Although he said some of the party's personalities would campaign across Europe, the reality is that few Greens are as well-known outside their own borders as German Foreign Minister Joschka Fischer.
"The aim is to have a group similar to the last one in the European parliament, to stabilise, with 45-50 seats," said Cohn-Bendit.
But the party now boasts one prime minister -- Latvian ecologist Indulis Emsis.
In a continent that stretches from the icy forests of northern Finland to the near desert of southern Spain, finding a common publicity approach proved impossible. The parties will therefore have a common logo and slogan -- to be announced on March 4 -- but publicity material will change from country to country to reflect the local environment.

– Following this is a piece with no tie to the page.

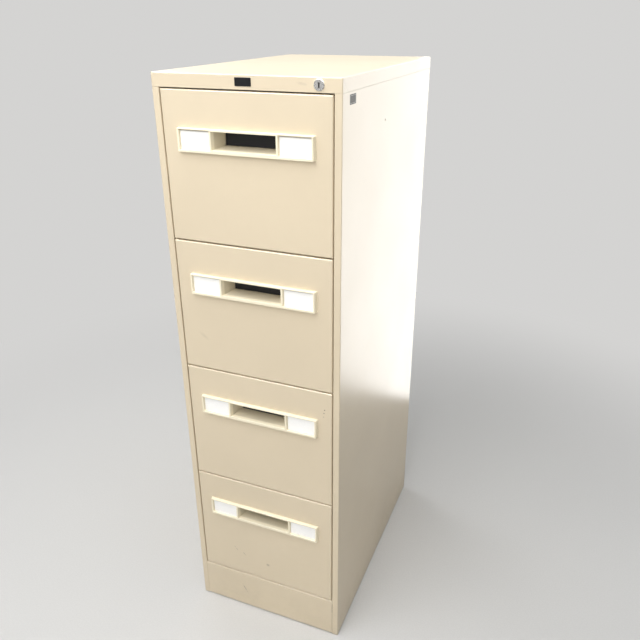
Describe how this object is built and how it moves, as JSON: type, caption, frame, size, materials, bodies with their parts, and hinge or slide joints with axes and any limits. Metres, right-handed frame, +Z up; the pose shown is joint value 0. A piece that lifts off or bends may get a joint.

Fischer, who attended the new organizations's congress here on Friday and Saturday, said it was "the first party to think in European terms."
He said he hoped the Greens would join more and more governments "so that we can make progress on environmental issues, but also on employment issues. The two must be balanced."
The Greens have a strong power base in Germany and Austria, but are marginal in many EU countries. The hope was that the new party will raise the ecologists' profile across the continent.
"The market is acting internationally, and so should politics too," said Osmo Soininvaara, leader of the Finnish Green League. "If we remain separate in national states, we cannot handle and guide the powerful market forces."
In their election manifesto, the Greens said they would press for radical changes in the EU's Common Agriculture Policy to place the emphasis on regional food products and rural development. They pledged to reduce taxes on labor and increase them on pollution.
The Greens say they have already helped make the EU a world leader in combating climate change. But they argue that much deeper reforms, including radical changes in transportation networks, are necessary to prevent increasingly hot summers amid global warming and devastating floods.